Supporting flexible regulation of crisis management by means of situated artificial institution
Maiquel de Brito, Lauren Thévin, Catherine Garbay, Olivier Boissier, Jomi Fred Hübner
Federal University of Santa Catarina, UFSC/CTC/DAS/PPGEAS - PO Box 476, Florianópolis, SC 88040-900, Brazil; LIG/Université de Grenoble, Grenoble 38041, France; Laboratoire Hubert Curien UMR CNRS 5516, Institut Henri Fayol, MINES Saint-Etienne, Saint-Etienne 42023, France
Abstract This paper highlights the use of situated artificial institution (SAI) within a hybrid, interactive, normative multi-agent system to regulate human collaboration in crisis management. Norms regulate the actions of human actors based on the dynamics of the environment in which they are situated.
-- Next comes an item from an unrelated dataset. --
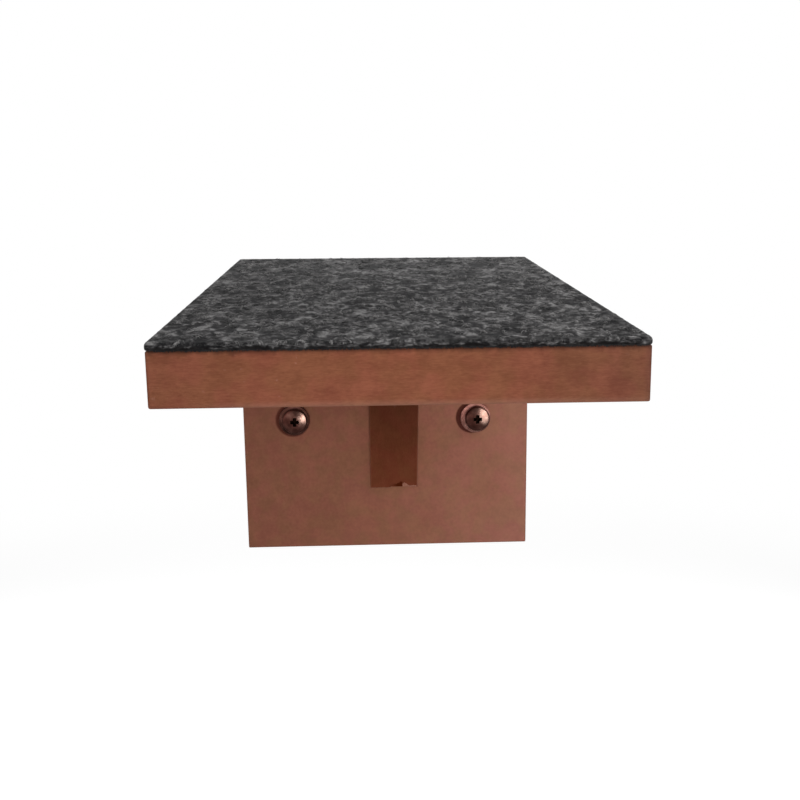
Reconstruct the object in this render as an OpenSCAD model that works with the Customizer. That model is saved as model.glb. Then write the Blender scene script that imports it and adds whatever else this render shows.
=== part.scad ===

This dynamics results from both environment evolution and actors’ actions. Our objective is to situate norms in the environment in order to provide a context-aware crisis regulation. However, this coupling must be a loose one to keep both levels independent and easy-to-change in order to face the complex and changing crisis situations. To that aim, we introduce a constitutive level between environmental and normative states providing a loose coupling of normative regulation with environment evolution. Norms are thus no more referring to environmental facts but to status functions, i.e., the institutional interpretation of environmental facts through constitutive rules. We present how this declarative and distinct SAI modelling succeeds in managing the crisis with a context-aware crisis regulation.